I was not William Matthew McCarter, I was a redneck, white trash, hillbilly, cracker… an interchangeable adjective or noun that applies to me and mine and ours indiscriminately. I might as well be Montgomory Ward Snopes, a character in William Faulkner’s novel, The Mansion, who says:
I don’t remember just when it was, I was probably pretty young, when I realized that I had come from what you might call a family, a clan, a race, maybe even a species, of pure sons of bitches. So I said, Okay, okay, if that’s the way it is, we’ll just show them. They call the best of lawyers, lawyers’ lawyers and the best of actors an actor’s actor and the best of athletes a ballplayer’s ballplayer. All right, that’s what we’ll do: every Snopes will make it his private and personal aim to have the whole world recognize him as THE son of a bitch’s son of a bitch (html).

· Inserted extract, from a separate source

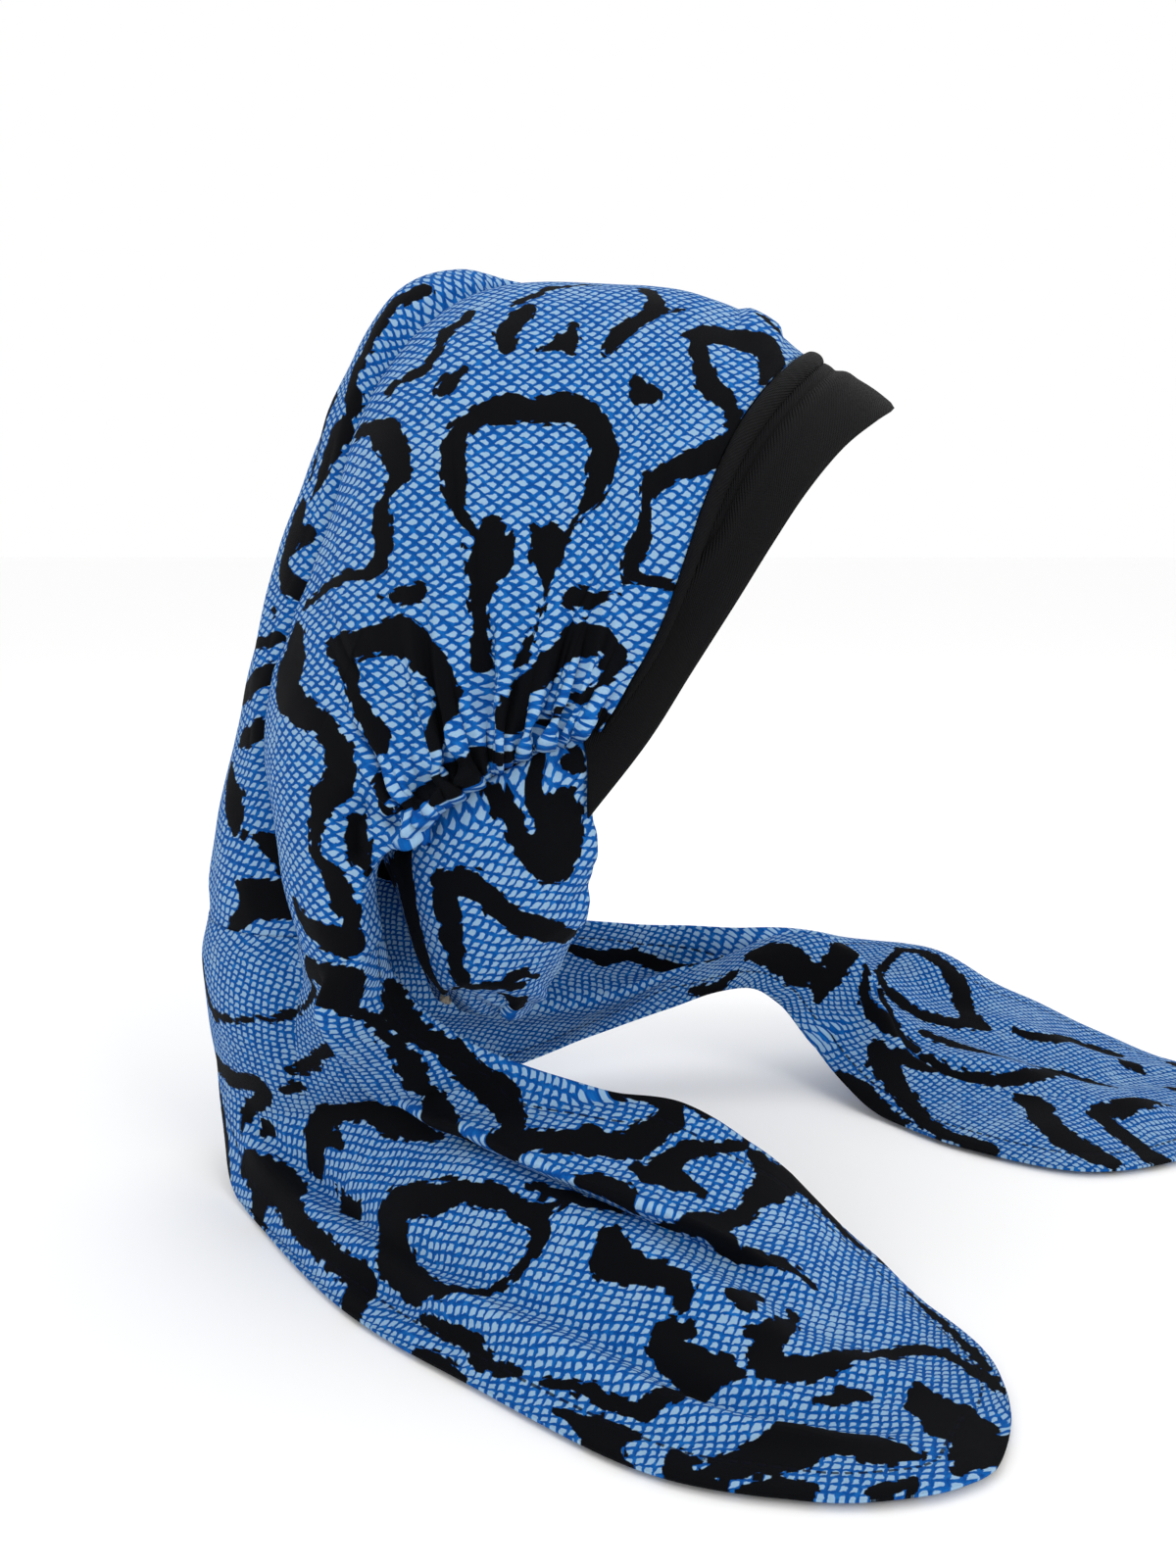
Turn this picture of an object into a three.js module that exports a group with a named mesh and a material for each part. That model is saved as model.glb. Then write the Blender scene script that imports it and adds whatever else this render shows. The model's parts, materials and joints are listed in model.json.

That’s a job that rednecks can do well…be Snopses… The son of a bitch’s son of a bitch…but aren’t there enough of us rednecks trying to do that? Does the world need another Montgomory Ward Snopes? Perhaps I could stay in school, read everything I could get my hands on, and then one day be an academic’s academic? Ordinarily I would say that it is possible, but 9/11 reminds me that I am a redneck. Perhaps I could become a redneck’s redneck. But, what about an academic’s redneck or a redneck’s academic – a hybrid? Maybe I will be a son of a bitch’s son of a bitch, an academic’s redneck or a redneck’s academic before I complete this article, I don’t know, although I am sure that you, my audience, will have established an opinion on this matter by the time that you have finished it. I can say one thing, I won’t pretend to be something I’m not while I write this so called academic discourse or at anytime thereafter. Socrates says to “know thyself” and in order to “know thyself” one must first engage in what educational philosopher Paulo Freire calls “conscientization,” which is the process of becoming critically conscious of the sociohistorical world (html). Through that “conscientization” us rednecks can “speak [our] word and that by “naming the world,” we can “achieve significance as human beings” (Freire, html). Therefore, I will sound my “rebel yell” – my “barbaric yawp” and achieve my human existence through that naming. “I am redneck, hear me roar.”